Laser-Induced Jet Break-Up
A falling stream of water will naturally break up into droplets via the Plateau-Rayleigh instability. Those droplets are random, unless something like vibration of the nozzle sets their size. In this study, though, researchers found that shining a laser beam on the stream can trigger an orderly break-up with droplets that are consistent in size and spacing.
The optofluidic phenomenon depends on a few different effects. The changing curvature of the liquid stream reflects the laser light, some of which undergoes total internal reflection and travels up the jet as if it were a fiber optic cable. Look closely in the right side of the second image, and you’ll see a periodic flicker of green light at the mouth of the nozzle. Those flashes of green reveal that the liquid jet is guiding the light upstream in bursts, each of which exerts an optical pressure that triggers the Plateau-Rayleigh instability.
When the laser first turns on, there’s a transition period before the orderly break-up begins, and, likewise, turning the laser off triggers a transition from orderly to random (top image). (Image and research credit: H. Liu et al.; via APS Physics; submitted by Kam-Yung Soh)

Cavitation-Induced Microjets
In cavitation, tiny bubbles of vapor form and collapse in a liquid, often sending shock waves ricocheting. In most occurrences beyond the lab, cavitation bubbles aren’t a solo act; many bubbles can form and interact. This video takes a look at some of the effects of those interactions. When close together, two cavitation bubbles can act to focus the flow during collapse, generating a microjet strong enough to penetrate into nearby surfaces. Researchers hope this technique may one day be used for needle-free injections. (Image, video, and submission credit: A. Mishra et al.)

Pressure At The Dam
Hydrostatic pressure in a fluid is based on the fluid’s depth. You’ll rarely see a more dramatic example of that power than with a water release from a dam. Here we see the outlet of the Verbund Hydro Power dam in Austria. With 190 meters of water behind the dam, the outlet jet is massive. It moves 20,000 liters of water per second at a speed of 50 meters per second. Imagine what it would be like to stand next to that! (Image and video credit: Discovery UK; submitted by Olwyn B.)
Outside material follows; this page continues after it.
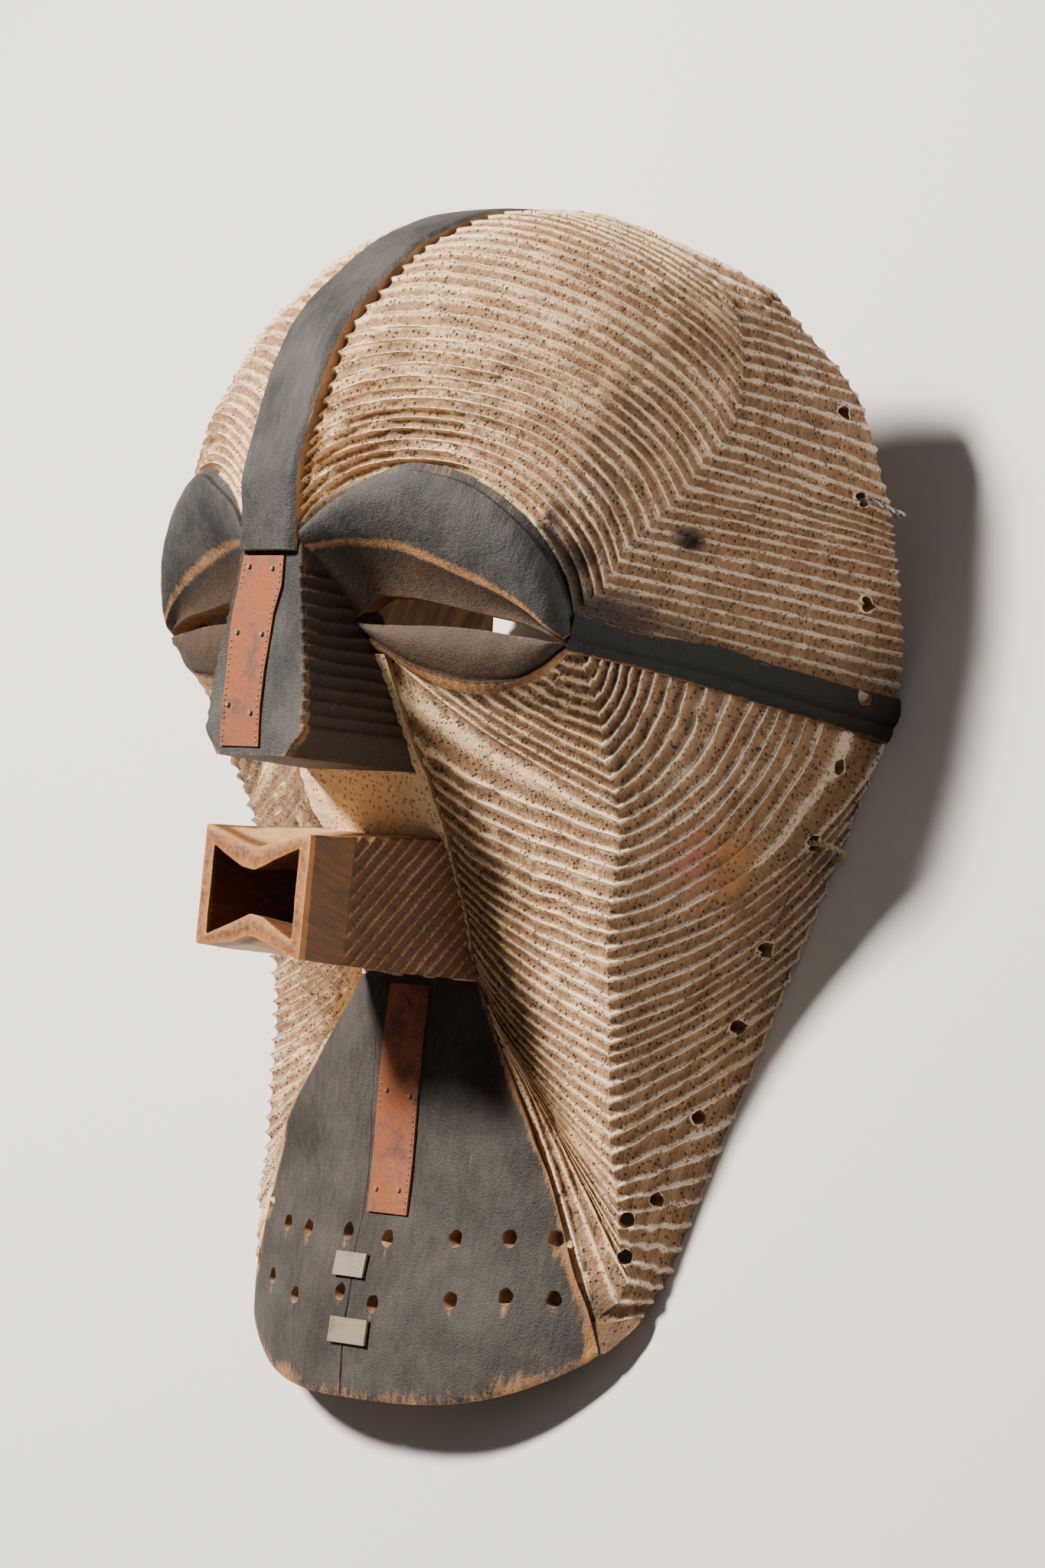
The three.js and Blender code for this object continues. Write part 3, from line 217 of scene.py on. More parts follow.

Breaking Up Is(n’t) Hard to Do
Engineers often need to break a liquid jet up into droplets. To do so quickly, they surround the jet with a ring of fast-moving air in a set-up known as a coaxial jet. Shear between the gas and liquid creates instabilities that quickly distort the jet’s initial cylinder into sheets and ligaments. Those formations then undergo their own instabilities to break up into drops. The method is, as you can see in the high-speed images above, quite effective, though the breakup mechanism itself is tough to quantify. (Image credit: G. Ricard et al.)
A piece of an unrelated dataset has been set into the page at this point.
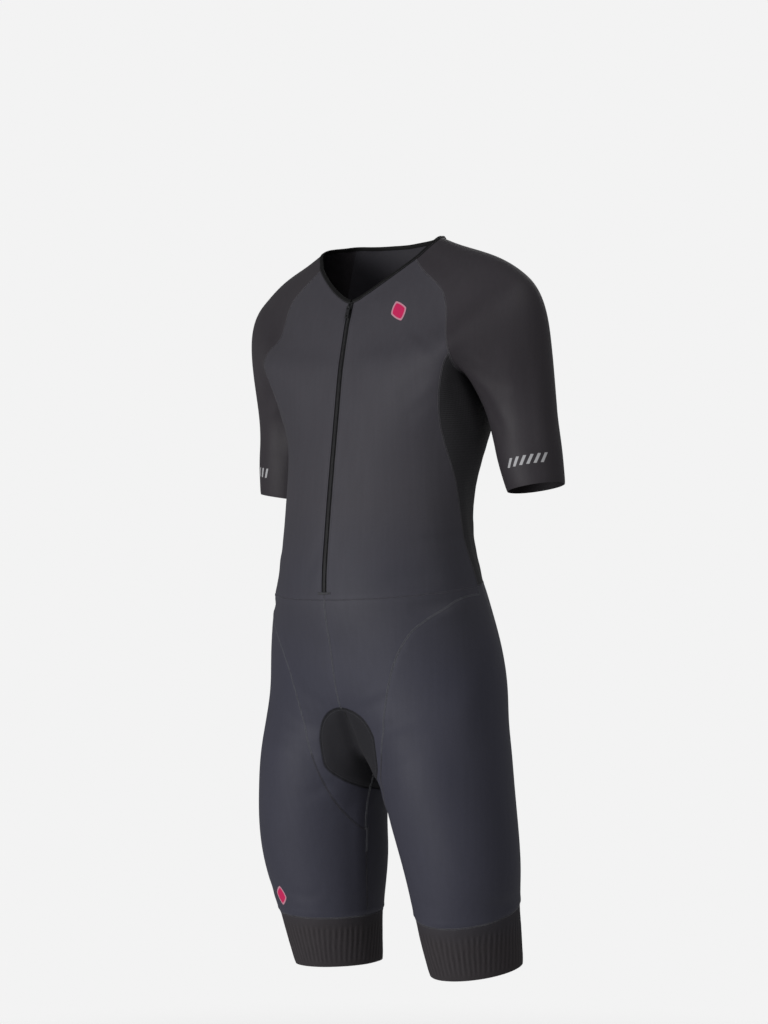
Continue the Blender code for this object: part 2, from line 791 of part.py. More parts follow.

Microjets and Needle-Free Injection
Some people don’t mind needles, and others absolutely detest them. But to replace needles with needle-free injections, we have to understand how high-speed microjets pass through skin. Given skin’s opacity, that’s tough, so researchers are instead using droplets as a model. If we can understand the dynamics of a microjet passing through different kinds of droplets, getting jets of medicine into arms becomes easier.
Researchers found that jets passed completely through a droplet if they impacted above a critical velocity. For Newtonian droplets, the jet creates a cavity and shoots straight through because the inertia of the impact outweighs the countering force of surface tension. But with viscoelastic drops, the jet goes through, slows down, and gets sucked back into the droplet. In this case, the combination of surface tension and viscoelasticity can, eventually, overpower the jet’s inertia. (Image, research, and submission credit: M. Quetzeri-Santiago et al.)